Entries with model source code
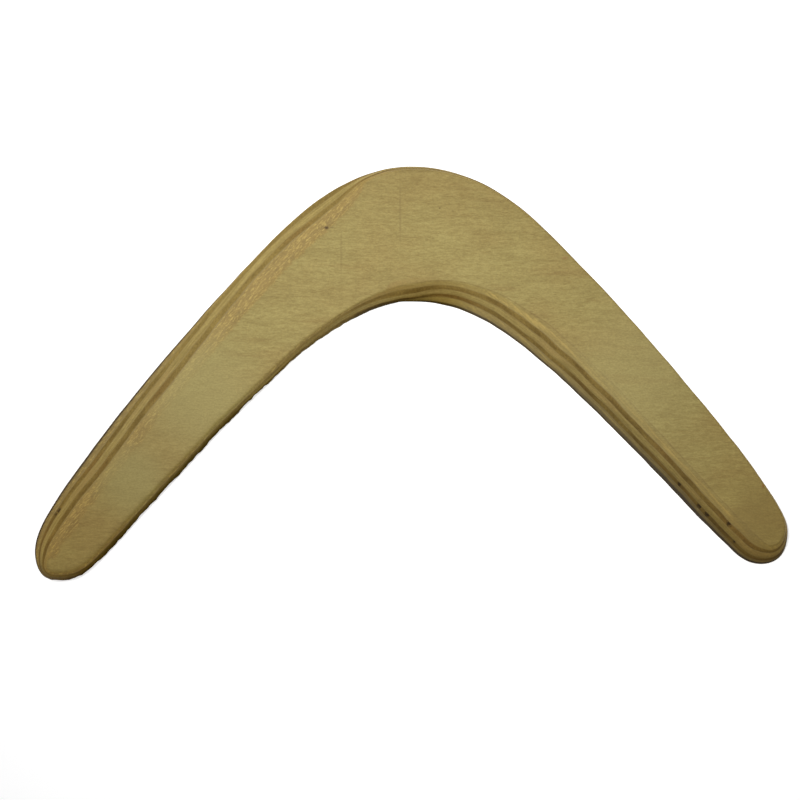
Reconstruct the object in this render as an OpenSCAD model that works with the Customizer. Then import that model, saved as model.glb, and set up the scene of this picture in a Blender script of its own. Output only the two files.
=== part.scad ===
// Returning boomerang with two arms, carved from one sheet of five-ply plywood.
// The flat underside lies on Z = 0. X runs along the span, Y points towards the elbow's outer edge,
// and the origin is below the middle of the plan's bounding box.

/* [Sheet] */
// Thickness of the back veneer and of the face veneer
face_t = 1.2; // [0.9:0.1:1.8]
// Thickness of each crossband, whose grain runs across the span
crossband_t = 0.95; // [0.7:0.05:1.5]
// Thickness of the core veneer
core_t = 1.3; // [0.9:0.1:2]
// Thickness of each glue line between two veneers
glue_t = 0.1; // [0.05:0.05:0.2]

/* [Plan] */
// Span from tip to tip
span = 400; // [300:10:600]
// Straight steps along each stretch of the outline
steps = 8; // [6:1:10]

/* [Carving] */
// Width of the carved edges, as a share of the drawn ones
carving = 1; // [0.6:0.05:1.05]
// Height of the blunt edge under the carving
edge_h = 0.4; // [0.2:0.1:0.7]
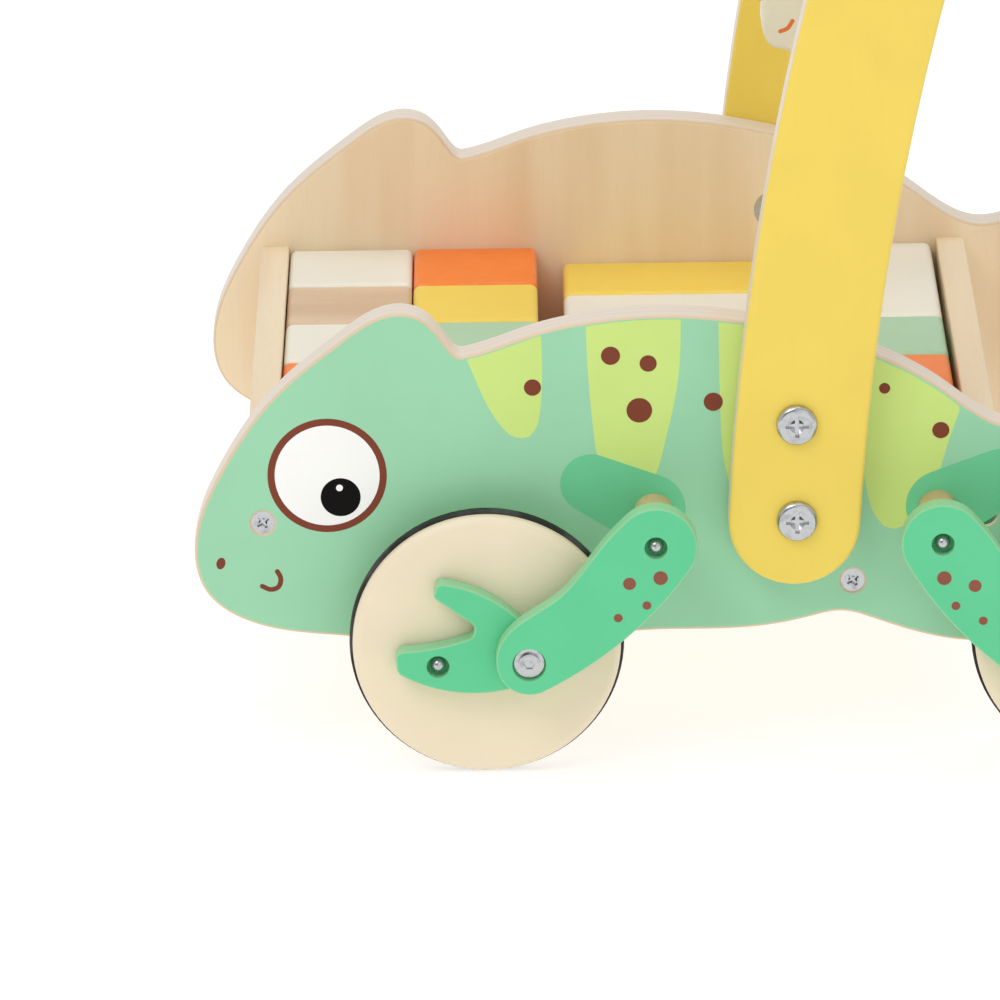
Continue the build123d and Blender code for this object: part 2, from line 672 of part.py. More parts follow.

▸ **WRITTEN PROBLEM**: Write the entries again, exactly as they stand.

▸ **EXERCISE RESULT**:
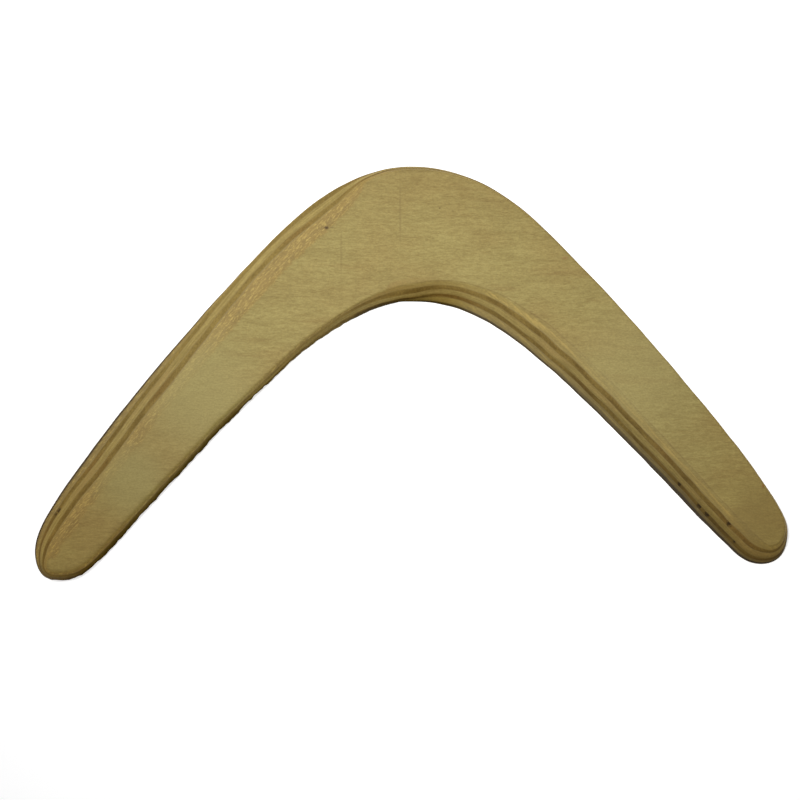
Reconstruct the object in this render as an OpenSCAD model that works with the Customizer. Then import that model, saved as model.glb, and set up the scene of this picture in a Blender script of its own. Output only the two files.
=== part.scad ===
// Returning boomerang with two arms, carved from one sheet of five-ply plywood.
// The flat underside lies on Z = 0. X runs along the span, Y points towards the elbow's outer edge,
// and the origin is below the middle of the plan's bounding box.

/* [Sheet] */
// Thickness of the back veneer and of the face veneer
face_t = 1.2; // [0.9:0.1:1.8]
// Thickness of each crossband, whose grain runs across the span
crossband_t = 0.95; // [0.7:0.05:1.5]
// Thickness of the core veneer
core_t = 1.3; // [0.9:0.1:2]
// Thickness of each glue line between two veneers
glue_t = 0.1; // [0.05:0.05:0.2]

/* [Plan] */
// Span from tip to tip
span = 400; // [300:10:600]
// Straight steps along each stretch of the outline
steps = 8; // [6:1:10]

/* [Carving] */
// Width of the carved edges, as a share of the drawn ones
carving = 1; // [0.6:0.05:1.05]
// Height of the blunt edge under the carving
edge_h = 0.4; // [0.2:0.1:0.7]
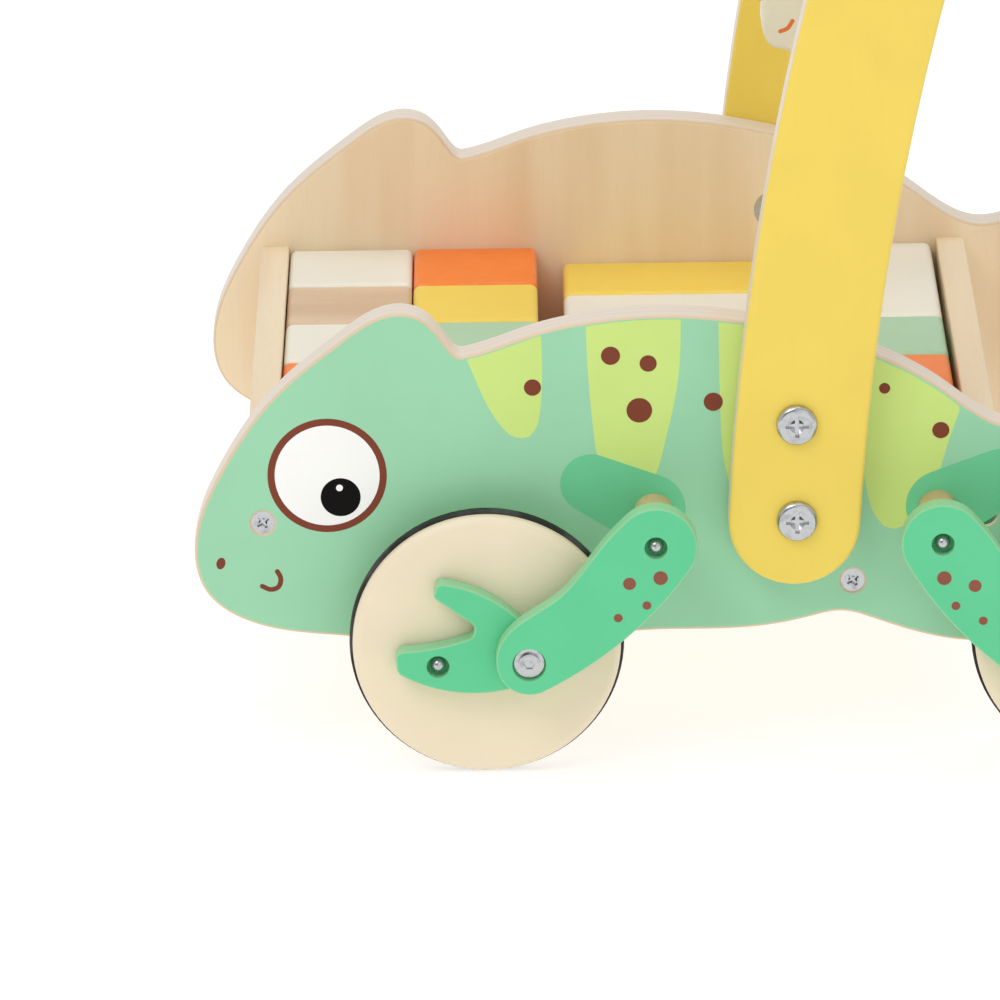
Continue the build123d and Blender code for this object: part 2, from line 672 of part.py. More parts follow.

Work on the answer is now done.